The code is given below (it's the based on the basic NN code given in many online tutorials but written as a class)...
Python:
import numpy as np
import matplotlib.pyplot as plt
class NN:
    def __init__(self, input_data , output_data=None, testing=None ):
        self.input_data = input_data
        self.testing = testing

        if not testing:
            self.output_data = output_data
        # randomly initialize weights
        np.random.seed(1)
        if testing:
            self.weights0 = testing[0]
            self.weights1 = testing[1]
        else:
            self.weights0 = 2*np.random.random([self.input_data.shape[1], self.input_data.shape[0] ]) -1.
            self.weights1 = 2*np.random.random([self.input_data.shape[0], 1])

        self.errros = None
        self.xerros = []

        self.results = {
                        "OutputTrain": None,
                        "Matrix0": None,
                        "Matrix1": None
                        }

    def sigmoid(self, x, derivative=False):
        if derivative: return x*(1-x)
        return 1/(1+np.exp(-x))

    def train(self, Nsteps , test= True):
        self.errors = np.zeros( (self.input_data.shape[0], Nsteps) )
        for step in range(Nsteps):
            l0 = self.input_data
            l1 = self.sigmoid( np.dot(l0, self.weights0 ) ) #(4x3) x (3x4) = 4x4 matrix
            l2 = self.sigmoid( np.dot(l1, self.weights1 ) ) #(4x4) x (4x1) = 4x1 matrix (output)

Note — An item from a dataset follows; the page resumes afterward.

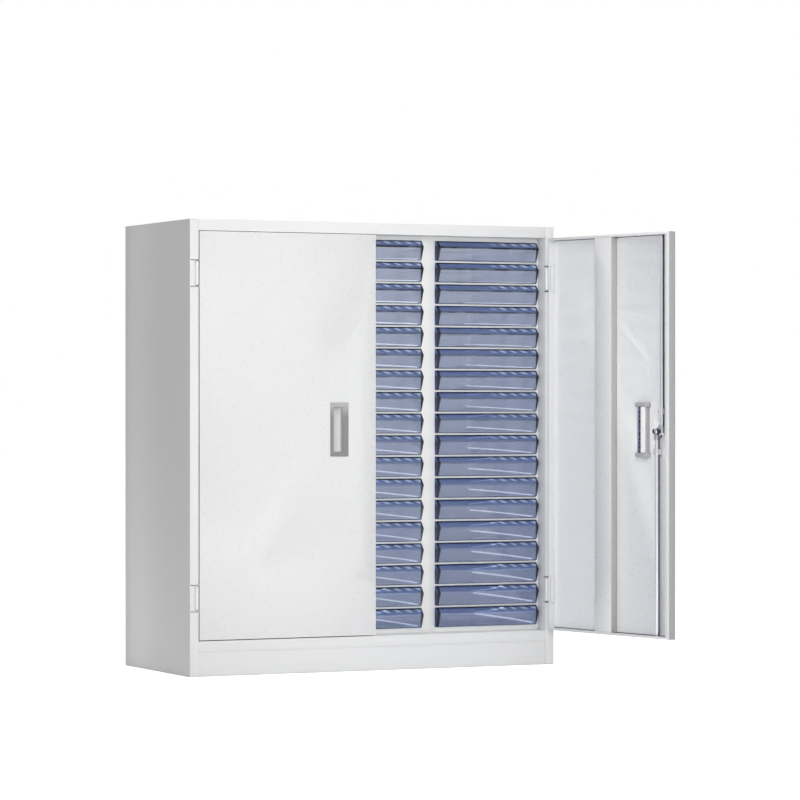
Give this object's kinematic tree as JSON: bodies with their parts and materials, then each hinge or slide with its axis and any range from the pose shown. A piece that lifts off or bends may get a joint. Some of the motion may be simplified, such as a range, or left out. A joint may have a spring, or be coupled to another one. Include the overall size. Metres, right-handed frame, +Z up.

            if not self.testing:
                l2_err = self.output_data - l2
                delta_l2 = l2_err * self.sigmoid( l2 , derivative=True )
                l1_err = delta_l2.dot(self.weights1.T)
                delta_l1 = l1_err * self.sigmoid( l1 , derivative=True )

                for i in range(self.output_data.shape[0]):
                    self.errors[i][step] = l2_err[i]
                self.xerros.append(step)

                self.weights1 += l1.T.dot(delta_l2)
                self.weights0 += l0.T.dot(delta_l1)
        self.results["OutputTrain"]=l2
        self.results["Matrix1"] = self.weights1
        self.results["Matrix0"] = self.weights0    def summary(self):
        print("Training Results : ")
        print("\t Output data (trained) : ")
        print(self.results["OutputTrain"])
        print("\t Matrix 1 : ")
        print(self.results["Matrix0"])
        print("\t Matrix 2 : ")
        print(self.results["Matrix1"])    def plot(self):
        x = np.array(self.xerros)
        cols = {0:'black',1:'r',2:'g',3:'b',4:'m',5:'y'}
        for i in range(self.output_data.shape[0]):

            plt.plot(x, np.array(self.errors[i]), cols[i], label="Entry %s"%i)
            legend = plt.legend(loc='upper right', shadow=True, fontsize='x-large', framealpha=0.05)
            axes = plt.gca()
            axes.set_ylim([-2., 2.])
            #legend.get_frame().set_facecolor('#00FFCC')
        plt.title("Error vs Ntrial")
        plt.show()

if __name__=="__main__":
    x = np.array([[0, 0, 1],
                  [0, 1, 1],
                  [1, 0, 0],
                  [1, 1, 0],
                  [1, 0, 1],
                  [1, 1, 1]])

    # output
    y = np.array([[0],
                  [1],
                  [1],
                  [0],
                  [1],
                  [0]])

    NeuralNetwork = NN(x,y)
    NeuralNetwork.train(25000)
    #NeuralNetwork.plot()
    #NeuralNetwork.summary()

    print("Test Data")
    data_test = np.array([[0,0,0],[0,1,0]])#,[1,1,0]])
    #isOne = (data_test.dot(NeuralNetwork.results["Matrix0"])).dot(NeuralNetwork.results["Matrix1"])
    #isOne = data_test.dot(NeuralNetwork.results["Matrix0"])
    #isOne = isOne.dot(NeuralNetwork.results["Matrix1"])
    #print(isOne)
    tester = NN(data_test, testing = [NeuralNetwork.results["Matrix0"], NeuralNetwork.results["Matrix1"]])
    tester.train(25000)
    #tester.summary()
    print(tester.results["OutputTrain"])
 
Technology news on Phys.org
  • #2
Your training dataset is compatible with the hypotheses "(A XOR B) OR NOT C" in the original case and "(A XOR B) AND NOT C" in the modified case, and probably something similar in the third case.
How is the NN supposed to know that you didn't want these, but "A XOR B"?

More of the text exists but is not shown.